The film's narrative structure does not flatter it at all, with minimum consistency to each scene and sequences attached to each other, with a big issue of repetition on the same issues and drama. How many times do we have to see Bev having a massive violent episode with no subtext or pacing? A lot, apparently.


In this year's far superior The Forty-Year-Old-Version, Radha Blank used a term to describe material which takes advantage of poverty to emotionally manipulate audiences, with zero substance and being far more offensive to people who actually live with such issues. That term is "poverty porn". Hillbilly Elegy falls into that distinction.


The film does not try to show the reasonings of the family's financial issues that the book delves into, including Bev's addiction. An oversimplification of such complex issues downplays the characters and motives, especially for J.D. who basically gets two montages and then suddenly he is the saviour of the family.


But, within all the narrative mess and thematic problems, credit where credit is due. Specifically to the cinematography, score, and Glenn Close.


The film is generally well-shot as it is from The Wrestler's DOP, Maryse Alberti. With some beautiful scenery of both nature and urban areas, with the imagery becoming the closest aspect to show the degression of working-class areas, with shots of shut-down factories, and people sitting in front of closed businesses.


The cast is, of course, an ensemble of impressive talent, with all of them having a moment to shine. Adams and Close are trying to bring their absolute A-game. But instead of creating performances that could be a highlight in their careers, they simply end up doing a show-reel of clips made for an awards ceremony. Something very true for Adams, that if I had not seen her before, I would never have believed she is a five-time Oscar-nominated actor. The character is simply overacted and overtired, just within its first 30 minutes.


Mamaw and every other character are stripped away of their the complexity and replaced with caricatures of two-dimensional over-acted avatars with no urgency or pathos, with dialogue that would be expected on faux-inspiring Instagram posts and not from an Academy nominated screenwriter.


Unfortunately, there is a really compelling story here, with multiple relationships that could have been developed more. Like learning more about J.D. and Usha, or how the siblings managed to survive with an abusive parent. Even J.D. living with Mamaw, described in the end as the key reason why he succeded in life, got a very small part in the story.

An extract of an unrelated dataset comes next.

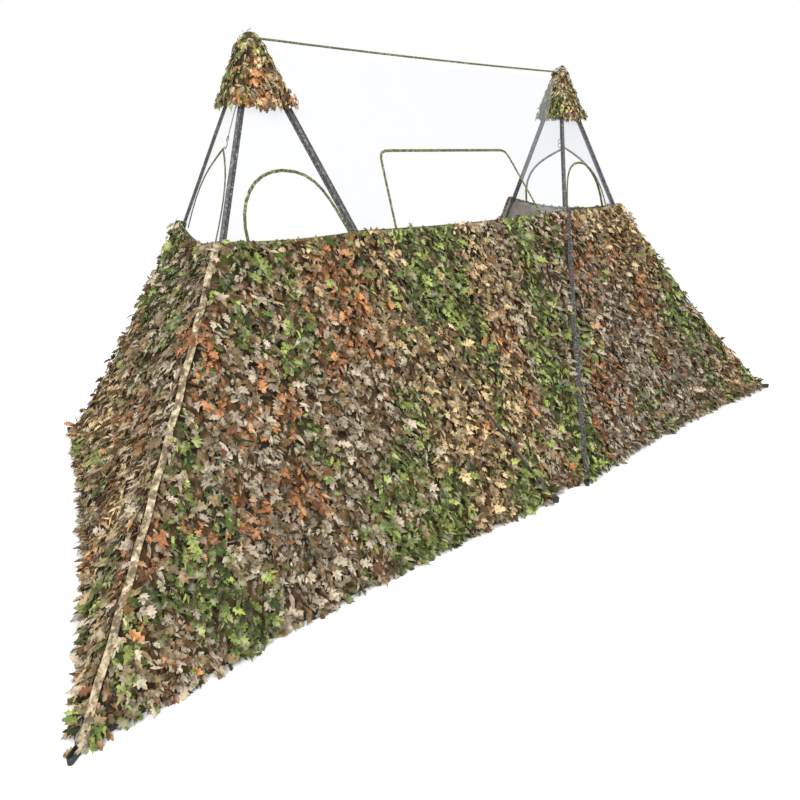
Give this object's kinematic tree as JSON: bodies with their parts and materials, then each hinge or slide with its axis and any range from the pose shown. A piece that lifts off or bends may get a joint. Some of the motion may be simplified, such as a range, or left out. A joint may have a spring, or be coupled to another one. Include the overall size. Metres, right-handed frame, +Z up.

Even though the politics of the book might have been too controversial for a cinematic adaptation, what we got needed political identity to bring any kind of breath to this soulless awards bait. No matter how much you tell Amy Adams to scream and shout, with Glenn Close in deep make-up quoting Terminator 2, you can not save this corpse of a film.


In the end, Howard ended up with a Frankenstein's creation of a well-shot soap opera with an A-list cast.